I was, from '76 onwards, always on the Foreign Relations committee. It was always very difficult to translate foreign policy priorities into the language and experience of people in my constituency, who normally were blue-collar workers, trade unionists. So, I had to relate their experience, which was an experience about World War II in their generation. Most of them remembered World War II, or there was a memory of the Vietnam War. So there was a foreign policy attitude resulting from these memories or experiences. But there were often other elements. Most people understood that if we couldn't keep peace, if the tensions would grow, then their very existence -- not only as a nation, but as individuals -- would be in danger. Most people had that memory in Germany because of their life experience. So this was the easy part. Many of the people in my constituency were highly motivated on moral grounds.
The more difficult part was to make them understand how international structures function and how the accommodation of different interests works in international policy. And the most difficult part was, always, to translate the instincts of other nations for Germans who grew up under far different instincts. To give you an example: the French instincts after World War II were never to be weak again. The German instincts were never to be militarily strong again. And, therefore, the Germans never understood the French desire for an autonomous military capability, including nuclear components, especially when it was supported by French Socialists. And the French never understood that the Germans always wanted to be part of the Peace Movement -- to be soft, in many respects. It was very difficult to translate.
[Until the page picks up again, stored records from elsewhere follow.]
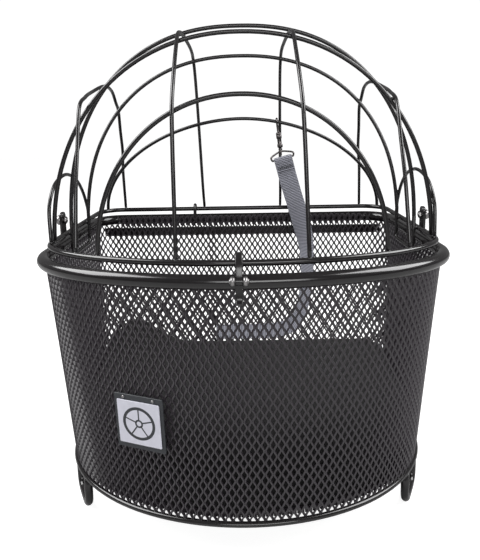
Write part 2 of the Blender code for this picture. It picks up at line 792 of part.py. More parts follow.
def add_strap(parent, swivel):
    """The webbing: a sewn fold round the D-ring's bar, and the long run down to the cushion."""
    across, down = strap_frame()
    bar = at(*FOLD_TOP)
    radius = 0.0011 + GAP + STRAP_THICKNESS / 2
    fold = [bar + Vector((0, -radius * 0.8, 0)) + down * 0.0125]
    fold.append(bar + Vector((0, -radius, 0)) + down * 0.0030)
    for i in range(7):
        angle = math.pi * i / 6
        fold.append(bar + Vector((0, -radius * math.cos(angle), 0)) - down * radius * math.sin(angle))
    fold.append(bar + Vector((0, radius, 0)) + down * 0.0030)
    fold.append(bar + Vector((0, radius * 0.8, 0)) + down * 0.0125)
    ribbon(
        "leash_fold", fold, [across] * len(fold), STRAP_WIDTH, STRAP_THICKNESS, WEBBING_GREY, swivel
    )
    route = [bar + down * s for s in (0.0134, 0.0230)]
    route += [
        at(0.0612, -0.0398, 0.0200), at(0.0680, -0.0385, -0.0020), at(0.0735, -0.0370, -0.0240),
        at(0.0772, -0.0355, -0.0450), at(0.0785, -0.0335, -0.0760), at(0.0762, -0.0310, -0.1040),
        at(0.0712, -0.0295, -0.1290), at(0.0600, -0.0280, -0.1460), at(0.0420, -0.0250, -0.1535),
        at(0.0200, -0.0240, -0.1553), at(-0.0050, -0.0240, -0.1555), at(-0.0360, -0.0240, -0.1555),
    ]
    path = smooth_through(route, 3)
    sideways = Vector((0, -math.cos(math.radians(35)), -math.sin(math.radians(35))))
    acrosses = []
    for place in path:
        turn = twist_at(place.z - HINGE_Z)
        acrosses.append(across * math.cos(turn) + sideways * math.sin(turn))
    ribbon(
        "leash_strap", path, acrosses, STRAP_WIDTH, STRAP_THICKNESS, WEBBING_GREY, parent
    )


def main():
    clear_scene()
    basket = axis_empty("basket", Vector((0, 0, 0)))
    lid = axis_empty("lid_hinge", at(0, 0, 0))
    latch = axis_empty("latch_pivot", at(LATCH_X, *LATCH_PIVOT))
    snap = axis_empty("snap_hook", at(*HOOK_TOP))
    bolt = axis_empty("snap_bolt_slide", hook_place(0, -0.0036, 0.0))
    swivel = axis_empty("swivel_axis", hook_place(0, -0.0024, 0.0))
    add_rim(basket)
    add_mesh_wall(basket)
    add_floor(basket)
    add_base_wires(basket)
    add_feet(basket)
    add_mounting_rail(basket)
    cut_bolt_holes_in_wall()
    add_hinge_hooks(basket)
    for side, name in ((-1, "left"), (1, "right")):
        add_side_lock(side, name, basket)
    add_badge(basket)
    add_cushion(basket)
    add_lid_ring(lid)
    add_lid_loop(lid)
    add_lid_arches(lid)
    add_lengthwise_wires(lid)
    add_latch(basket, latch)
    add_snap_hook(snap, bolt)
    add_swivel(swivel)
    add_strap(basket, swivel)


main()
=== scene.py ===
"""The looks of a handlebar basket for a small pet: black wire lid, expanded-metal basket, mat and leash.

Lengths are in millimetres from the lid's hinge axis until at() turns them into the frame's metres.
"""

import json
import math

import bmesh
import bpy
import numpy as np
from mathutils import Matrix, Vector


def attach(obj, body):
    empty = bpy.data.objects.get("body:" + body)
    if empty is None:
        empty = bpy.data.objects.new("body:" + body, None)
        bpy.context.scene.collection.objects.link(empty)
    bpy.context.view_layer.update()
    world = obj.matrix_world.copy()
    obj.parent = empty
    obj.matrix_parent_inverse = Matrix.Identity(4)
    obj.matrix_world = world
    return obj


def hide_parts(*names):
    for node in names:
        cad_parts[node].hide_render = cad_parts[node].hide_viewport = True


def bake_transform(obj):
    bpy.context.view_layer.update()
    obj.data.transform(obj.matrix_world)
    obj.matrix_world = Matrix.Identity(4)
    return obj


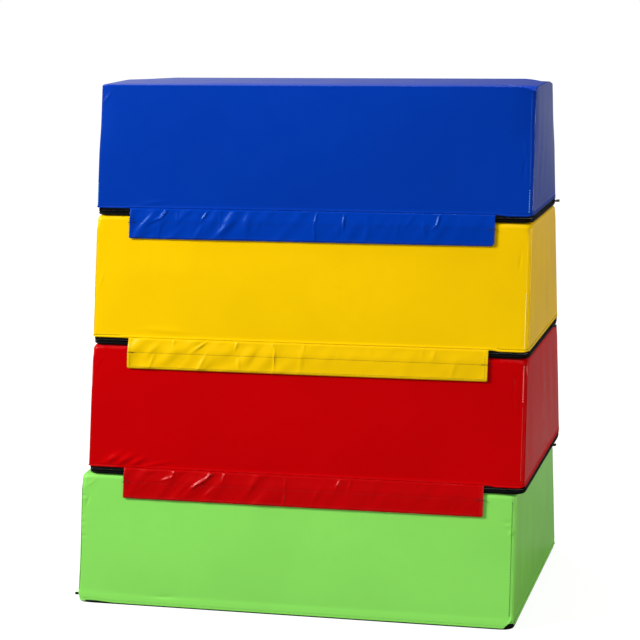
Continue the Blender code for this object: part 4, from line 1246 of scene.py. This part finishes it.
def build_strip(lower, upper, face, kind):
    """A hook or loop strip: a napped field between two flat woven edges."""
    owner = upper if kind == "hook" else lower
    side = -1 if face == "front" else 1
    length = FLAP_LENGTHS[upper.name] - 2 * STRIP_INSET
    top = BLOCK_HEIGHT - STRIP_DROP
    xs = divisions(-length / 2, length / 2, 0.010)[::-side]
    hs = divisions(top - STRIP_HEIGHT, top, 0.004, [top - 0.003, top - STRIP_HEIGHT + 0.003], 0.0005)
    x, height = np.meshgrid(xs, hs)
    from_edge = np.minimum(np.minimum(height - (top - STRIP_HEIGHT), top - height), length / 2 - np.abs(x))
    field = NAP_HEIGHT * smooth_share(from_edge, 0.0018, 0.0030)
    start = FIT_GAP if kind == "loop" else 2 * FIT_GAP + STRIP_THICKNESS
    low = face_reach(lower, x + upper.shift - lower.shift, height) + start
    high = low + STRIP_THICKNESS
    if kind == "loop":
        high = high - NAP_HEIGHT + field
    else:
        low = low + NAP_HEIGHT - field
    shape = Shape()
    shape.add_slab(*(np.stack([x + upper.shift, side * y, height + lower.floor], -1) for y in (high, low)))
    node = f"{owner.name}_{face}_{kind}_strip"
    body = f"{owner.name}_{face}_flap" if kind == "hook" else owner.body
    strip = shape.object(f"{node}_tape", f"{kind}_tape", body, f"{kind}_tape", [node], 30)


# The room


def build_camera():
    camera = add_object("camera", bpy.data.cameras.new("camera"))
    camera.location = CAMERA_PLACE
    turned = Euler((math.pi / 2 - CAMERA_PITCH, 0.0, CAMERA_YAW)).to_matrix()
    rolled = Euler((0.0, 0.0, CAMERA_ROLL)).to_matrix()
    camera.rotation_euler = (turned @ rolled).to_euler()
    camera.data.lens = CAMERA_LENS
    camera.data.sensor_width = 36
    bpy.context.scene.camera = camera


def build_lamp(name, place, target, size, power, colour=(1, 1, 1), spread=180):
    light = bpy.data.lights.new(name, "AREA")
    light.shape = "DISK"
    light.size = size
    light.energy = power
    light.color = colour
    light.spread = math.radians(spread)
    lamp = add_object(name, light)
    lamp.location = place
    lamp.rotation_euler = (Vector(target) - Vector(place)).to_track_quat("-Z", "Y").to_euler()


def build_world():
    """A white backdrop in a room that is dim on the photographer's side, as a studio is."""
    world = bpy.data.worlds.new("room")
    bpy.context.scene.world = world
    nodes = Nodes(world, "Generated")
    to_right, to_back = nodes.axis("X"), nodes.axis("Y")
    room = nodes.spread(to_back, *ROOM_TURNS, ROOM_DIM, ROOM_BRIGHT)
    room = nodes.blend(nodes.ray("Diffuse"), room, ROOM_SOFT)
    reach = (*WINDOW_TURNS, GLOSSY_BACKDROP, GLOSSY_BACKDROP + GLOSSY_WINDOW)
    window = nodes.spread(to_right, *reach, "LINEAR")
    mirrored = nodes.maths("MULTIPLY", window, nodes.maths("GREATER_THAN", to_back, WINDOW_BEHIND))
    strength = nodes.blend(nodes.backdrop_share(1.0, mirrored), room, 1.0)
    nodes.fill(nodes.tree.nodes["Background"], {"Color": (1, 1, 1, 1), "Strength": strength})


def build_floor():
    mesh = bpy.data.meshes.new("floor")
    corners = [(x * FLOOR_HALF, y * FLOOR_HALF, FLOOR_LEVEL) for x, y in ((-1, -1), (1, -1), (1, 1), (-1, 1))]
    mesh.from_pydata(corners, [], [(0, 1, 2, 3)])
    graph = Graph("pale_floor")
    to_back = graph.axis("Y")
    mirrored = graph.spread(to_back, *FLOOR_FAR, 0.0, FLOOR_MIRRORED, "LINEAR")
    seen = graph.spread(to_back, *FLOOR_GLOW_FAR, *FLOOR_GLOW, "LINEAR")
    inputs = {"Base Color": (*FLOOR_COLOUR, 1), "Roughness": 0.9, "Emission Color": (1, 1, 1, 1)}
    graph.fill(graph.shader, {**inputs, "Emission Strength": graph.backdrop_share(seen, mirrored)})
    mesh.materials.append(graph.material)
    floor = add_object("floor", mesh)


def build_vault():
    blocks = [Block(level) for level in range(len(BLOCK_NAMES))]
    for level, block in enumerate(blocks):
        build_foam_core(block)
        build_cover(block)
        build_base_panel(block)
        build_zip(block)
        build_rounded(f"{block.name}_zip_slider")
        build_rounded(f"{block.name}_zip_pull")
        if level == 0:
            continue
        below = blocks[level - 1]
        for face in ("front", "back"):
            build_flap(block, below, face)
            for kind in ("hook", "loop"):
                build_strip(below, block, face, kind)


build_camera()
build_world()
build_floor()
build_lamp("key", (-4.6, -2.7, 4.2), (0.0, 0.0, 0.6), 2.1, 545)
build_lamp("fill", (1.6, -3.2, 0.4), (0.15, 0.0, 0.1), 0.8, 2.4, spread=60)
build_lamp("side", (3.6, 0.8, 1.0), (0.5, 0.0, 0.6), 0.8, 54, (1.0, 0.96, 0.74))
build_lamp("behind", (-1.6, 4.2, 0.6), (0.0, 0.2, 0.5), 0.9, 75)
build_lamp("overhead", (0.0, 0.3, 3.6), (0.0, 0.0, 1.2), 1.0, 50)
bpy.context.scene.view_settings.view_transform = "Standard"
materials = make_materials()
build_vault()
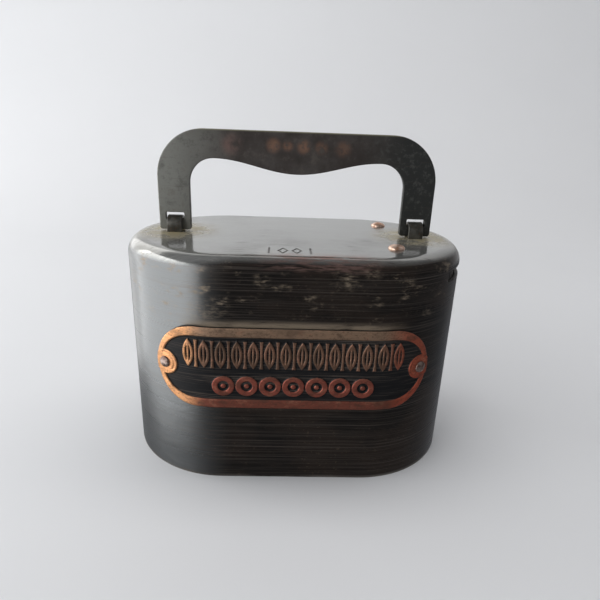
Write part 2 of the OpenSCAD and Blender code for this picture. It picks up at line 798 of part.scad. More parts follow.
// Leaf spring that presses on the bolt's side and holds it where the key leaves it
module bolt_spring() {
  strip = 0.4;
  y_wall = lock_w / 2 - lock_t;
  y_bolt = bolt_w / 2 + bed_gap;
  x0 = lock_x0 + lock_t + 2.6;
  x1 = x0 + 4;
  x2 = lock_x1 - lock_t - 6;
  color([0.7, 0.67, 0.58]) translate([0, 0, bolt_z + 0.2]) linear_extrude(bolt_t - 0.4)
    polygon([[x0, y_wall], [x0, y_wall - strip], [x1, y_wall - strip], [x2, y_bolt],
             [x2 + 2, y_bolt + 0.9], [x2 + 2, y_bolt + 0.9 + strip], [x2, y_bolt + strip * 1.3],
             [x1 + 0.2, y_wall]]);
}

// Post that the hollow key turns on, headed over in the lock cover
module key_post() {
  head_r = key_post_r + 0.6;
  low = door_recess + 0.3;
  color([0.62, 0.6, 0.55]) translate([key_x, key_y, 0]) {
    translate([0, 0, low]) cylinder(r = key_post_r, h = case_top + lock_t - low, $fn = fn_small);
    translate([0, 0, case_top + lock_t]) dome(head_r, plain_head_h);
  }
}

// Ring ward on the case floor, open where the key's bit goes in
module lock_ward() {
  gap_deg = 80;
  ward_r = keyhole_r + 0.9;
  color([0.66, 0.55, 0.3]) translate([key_x, key_y, case_floor]) rotate([0, 0, gap_deg / 2 - 90])
    rotate_extrude(angle = 360 - gap_deg, $fn = fn_small)
      translate([ward_r, 0]) square([0.6, bolt_z - case_floor - 0.2]);
}

// Thin oval plate round the keyhole on the door's outer face
module keyhole_escutcheon() {
  color([0.7, 0.56, 0.32]) difference() {
    translate([key_x, escutcheon_y, door_recess - escutcheon_t]) linear_extrude(escutcheon_t) {
      translate([-escutcheon_r, -escutcheon_half]) square([2 * escutcheon_r, 2 * escutcheon_half]);
      for (end = [-1, 1]) translate([0, end * escutcheon_half]) circle(escutcheon_r, $fn = fn_big);
    }
    keyhole(0.1);
    at_escutcheon_pins() cylinder(r = escutcheon_pin_r + bed_gap, h = door_top, $fn = fn_small);
  }
}

// Two pins that hold the escutcheon to the door
module escutcheon_pins() {
  head = 0.3;
  low = door_recess - escutcheon_t;
  color([0.72, 0.6, 0.36]) at_escutcheon_pins() translate([0, 0, low]) {
    cylinder(r = escutcheon_pin_r, h = door_top - low, $fn = fn_small);
    mirror([0, 0, 1]) dome(small_shank_r, head);
  }
}

body_shell();
name_plate();
name_plate_rivets();
handle();
handle_loop_left();
handle_loop_right();
coin_chute();
chute_rivets();
coin_flap();
flap_pin();
flap_spring();
base_rim();
hinge_plate();
hinge_plate_rivets();
hinge_pin();
base_door();
bolt_keeper();
lock_case();
lock_cover();
lock_bolt();
bolt_guide_post();
bolt_spring();
key_post();
lock_ward();
lock_rivets();
keyhole_escutcheon();
escutcheon_pins();
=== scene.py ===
import json
import math

import bpy
import numpy as np
from mathutils import Matrix, Vector
from mathutils.geometry import tessellate_polygon


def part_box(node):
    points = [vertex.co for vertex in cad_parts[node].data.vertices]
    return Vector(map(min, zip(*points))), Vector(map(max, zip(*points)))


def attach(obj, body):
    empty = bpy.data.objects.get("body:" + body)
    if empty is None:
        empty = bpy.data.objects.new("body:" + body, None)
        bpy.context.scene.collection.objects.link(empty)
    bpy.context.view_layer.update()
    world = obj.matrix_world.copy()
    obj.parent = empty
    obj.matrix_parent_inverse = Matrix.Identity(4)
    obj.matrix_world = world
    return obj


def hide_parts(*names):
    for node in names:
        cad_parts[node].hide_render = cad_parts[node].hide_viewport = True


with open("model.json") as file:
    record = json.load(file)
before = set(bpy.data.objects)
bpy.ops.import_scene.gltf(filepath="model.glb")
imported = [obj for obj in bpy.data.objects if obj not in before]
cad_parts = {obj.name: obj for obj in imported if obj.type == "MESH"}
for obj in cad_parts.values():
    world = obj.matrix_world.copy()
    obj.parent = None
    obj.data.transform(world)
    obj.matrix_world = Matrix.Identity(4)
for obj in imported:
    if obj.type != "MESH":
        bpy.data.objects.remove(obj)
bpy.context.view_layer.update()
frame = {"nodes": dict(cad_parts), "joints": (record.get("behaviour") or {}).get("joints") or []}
nodes = frame["nodes"]
MM = 0.001


# ------------------------------------------------------------------ shell
# The body is one piece of drawn steel sheet, oval in plan, with a rounded shoulder. It was
# blackened and lacquered; drawing has left fine lines round it, and handling has rubbed its top
# grey, scratched it, and left tan dirt round the loops and small stains above the plate.

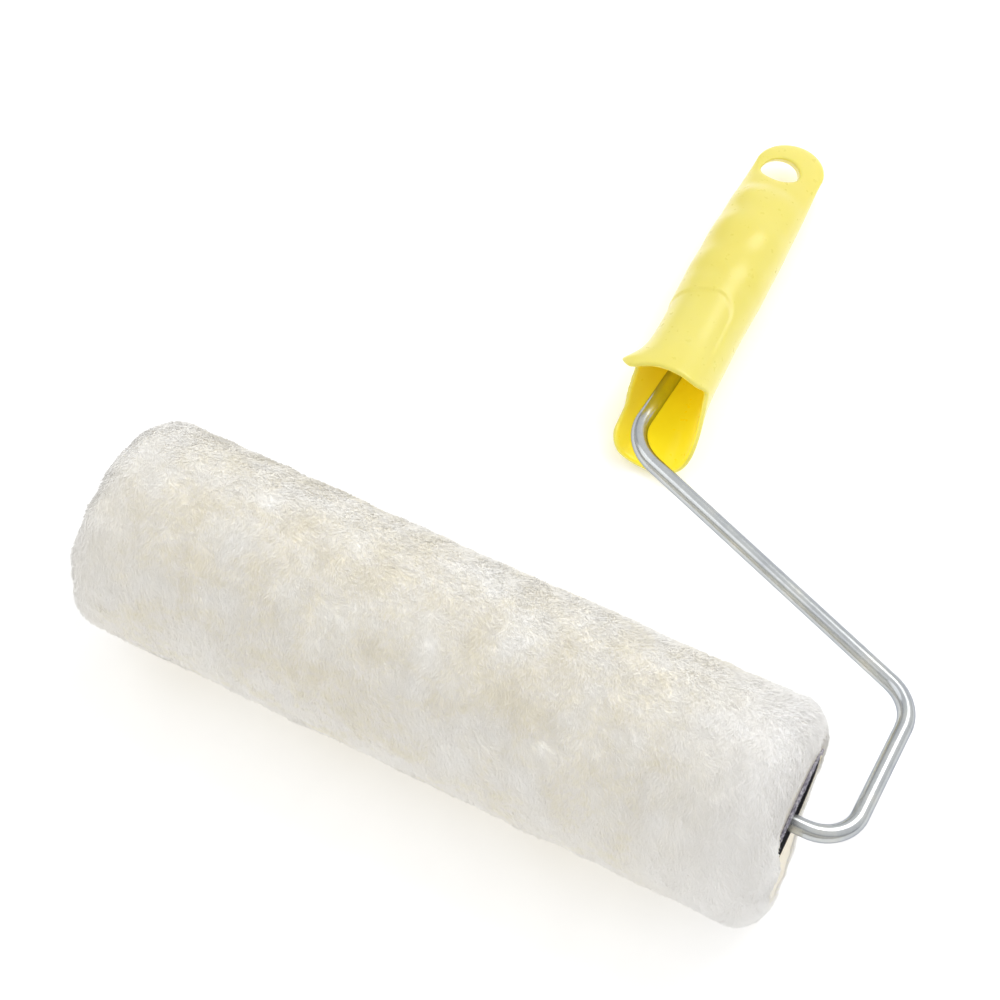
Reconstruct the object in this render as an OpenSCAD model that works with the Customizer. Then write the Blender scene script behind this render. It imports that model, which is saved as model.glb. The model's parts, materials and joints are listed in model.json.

So really, a back and forth between the necessities of the strategic situation and the peoples' concerns. But then, going back to the people, with a constant effort at translation and elevating and understanding. In what way did the information come back? You know your constituents' concerns. You hear them. Did that, then, affect the kinds of positions you could take as a legislator, when you were dealing with foreign policy?
In many cases, not. In many cases, it was simply that because I was sharing the view on trade union issues, on social issues, they respected me and re-elected me, even if I differed on foreign policy issues. But the basic trust was created because of my support for their daily needs. And this led them to accept my views in foreign policy even when I was differing with them, with exceptions. When they were very active on a specific subject and they differed from my view -- this was the case during the "dual tracks" in East-West relations, and in certain degrees, this was the case during the Bosnian crises, where I was in favor of military intervention, but this was much, much later -- in those cases when they had a very specific view, I was running into difficulties and had to fight.
In the legislature or with your own constituents?
Both.
In the series, we've interviewed a number of American legislators -- Ron Dellums, Alan Cranston -- who as legislators had to turn the country around in terms of its thinking on foreign policy -- on the Vietnam War, on South Africa, and so on. Have similar situations confronted you as a member of parliament in Germany?
There were several elements of that, but in the first stage I had not been involved. At least, I'd not been involved in Parliament. The first stage was the movement towards détente in '69. At that time I was chairing the youth organization, but I was not in Parliament. The next stage, which I think was very important, was the dual track decision, which was a challenge to the détente policy; but we were talking about deploying missiles against Russia. This was more or less a crisis of détente. This was much more complicated because the détente instinct of the party was running against the Western concept of opting for more missiles.
The third component was during the period of German unification. It was a very emotional situation in which I was very pro-unification, in which many people in my party had fears of the revival of German nationalism. I thought [there was a] chance of 1848 repeating itself, but we could combine democracy with unity. They feared the repetition, many of them, of German nationalism.
Later on, the last stage was German military engagement in Bosnia and Kosovo. You simply have to understand that the Social Democrats, since the foundation of the party in the nineteenth century, never -- with one exception -- never voted in favor of participation in a war. They did vote once in favor in 1914; they split. So there was a deep, deep instinct not to do that. And to tell these people that now those instincts were wrong, that they should do it differently, was very, very difficult. I succeeded, but it was a very risky undertaking and I partially suffered from it.
I hear you saying that from your perspective, democracy and foreign policy have to be inextricably linked in your country. And that if they are not linked in the right way, there is a fear that democracy might fail. I'm not suggesting that there's a great fragility, but you have a great sensitivity to the connection of these two phenomena.
I think you always, as a legislator, need to maintain your base. And this means that your constituents respect you even if you differ with them in specific cases. So it's not that you always have to follow public opinion by simply doing what they ask for. But that -- and this is also a task that you have as a legislator -- you have to explain why you are doing it, and you have to respect that if you no longer are capable of explaining it, that you then have to go. I think that this is part of the democratic process. But in Germany, because of the two World Wars, these foreign policies always played a bigger part [in the translation work] than normally they do in the American constituents, with the exception of the Vietnam debate.